In today’s video, I want to talk about the clients that are at home already with a ventilator, with the tracheostomy but don’t have the right level of support, so case in point. Having been in the Intensive Care at Home space for over a decade now here in Australia, but also having been in the Intensive Care at Home space nearly 25 years ago in Germany, I have a fair bit of insight into this world.
We are getting phone calls all the time where clients are at home on a ventilator with the tracheostomy, but they don’t have the right level of support i.e. they don’t have intensive care nurses 24 hours a day, which in many instances has simply been a death sentence, or clients go back to hospital all the time.
So, once again, case in point. This week, I had a phone call from a prospective client who we’ve been engaging with for the last few months. His wife is at home on a ventilator with a tracheostomy for a rare neurological condition and he doesn’t have the support he needs. We are helping him currently with the advocacy process with the NDIS (National Disability Insurance Scheme). But the bottom line is, he ended up taking his wife to hospital this week because simply, the support workers that he’s got there cannot manage ventilator, tracheostomy, and in this instance, the oxygen saturation dropped. His wife had multiple secretions. He needed to suction her every five minutes, and that’s simply not the scope of a family member or a support worker, it’s the scope of an intensive care nurse.

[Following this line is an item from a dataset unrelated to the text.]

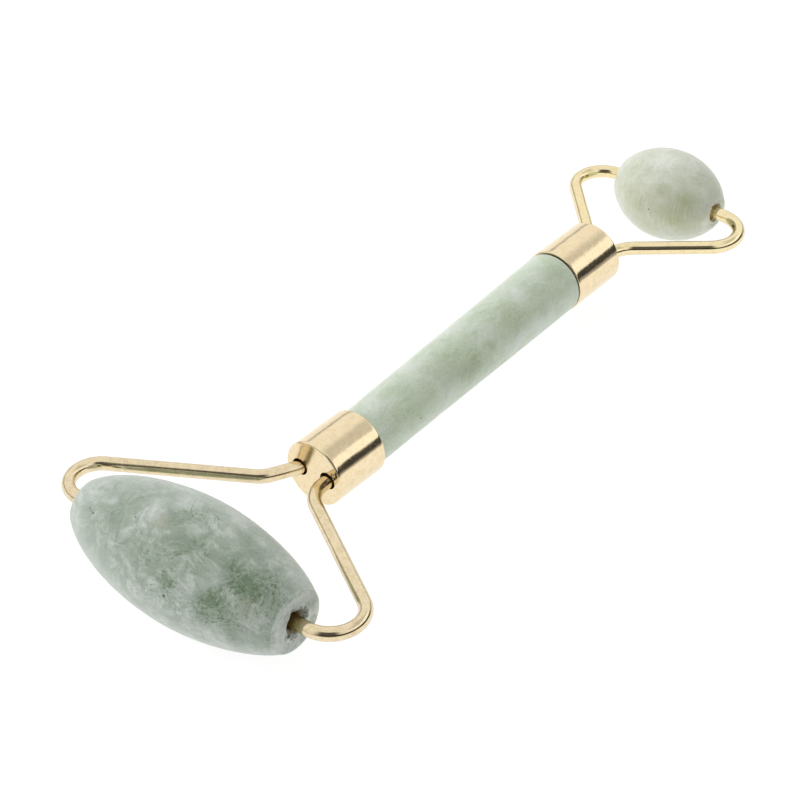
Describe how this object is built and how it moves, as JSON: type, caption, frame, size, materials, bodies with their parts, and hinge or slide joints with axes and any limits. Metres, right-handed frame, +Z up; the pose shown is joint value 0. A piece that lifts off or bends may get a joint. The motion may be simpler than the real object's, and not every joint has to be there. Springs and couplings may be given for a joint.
{
  "type": "jade face roller",
  "caption": "Hand-held double-ended facial massage roller: a jade rod with metal caps, a large and a small drilled jade roller turning on bent wire frames.",
  "frame": {"origin": "on the table the roller lies on, under the middle of its bounding box", "axes": "+Z up, +Y along the handle from the large roller to the small one, +X along the large roller's axle"},
  "size_m": [0.0594, 0.1458, 0.0204],
  "materials": {
    "handle_jade": "satin-polished pale green jade",
    "large_roller_jade": "satin-polished grey-green jade with darker green clouds",
    "small_roller_jade": "satin-polished whitish jade with faint green patches",
    "cap_metal": "polished champagne-gold plating",
    "wire_metal": "polished champagne-gold plating",
    "adhesive": "cured clear-amber epoxy"
  },
  "bodies": {
    "handle": {"handle_stone": "handle_jade", "large_cap": "cap_metal", "small_cap": "cap_metal", "large_frame_wire": "wire_metal", "small_frame_wire": "wire_metal", "large_cap_adhesive": "adhesive", "small_cap_adhesive": "adhesive"},
    "large_roller": {"large_roller_stone": "large_roller_jade"},
    "small_roller": {"small_roller_stone": "small_roller_jade"}
  },
  "joints": [
    {"name": "large_roller_spin", "type": "hinge", "parent": "handle", "child": "large_roller", "pos_m": [0.00031, -0.06266, 0.0102], "axis": [1, 0, 0], "continuous": true},
    {"name": "small_roller_spin", "type": "hinge", "parent": "handle", "child": "small_roller", "pos_m": [-0.00213, 0.0647, 0.00815], "axis": [0.9999, 0.0166, 0], "continuous": true}
  ]
}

So, he ended up taking her to hospital because the NDIS, in many cases, lets people down and it’s trying to send support workers and then patients end up back in hospital all the time, that’s one of the better scenarios. But the reality is, we know of at least 7 patients in the last 10 years that have passed away at home because they didn’t have funding for 24-hour intensive care nurses, which by the way is also evidence-based. So, we’re not making this up because we’re running Intensive Care at Home, there’s actually evidence behind it.
So, if you go to our website, intensivecareathome.com, there’s a section on the website, the Mechanical Home Ventilation Guidelines, which are evidence based. Those Mechanical Home Ventilation Guidelines are a result of nearly 25 years of Intensive Care at Home nursing in Germany and nearly over 10 years Intensive Care at Home nursing in Australia. So, the bottom line is there’s actually evidence.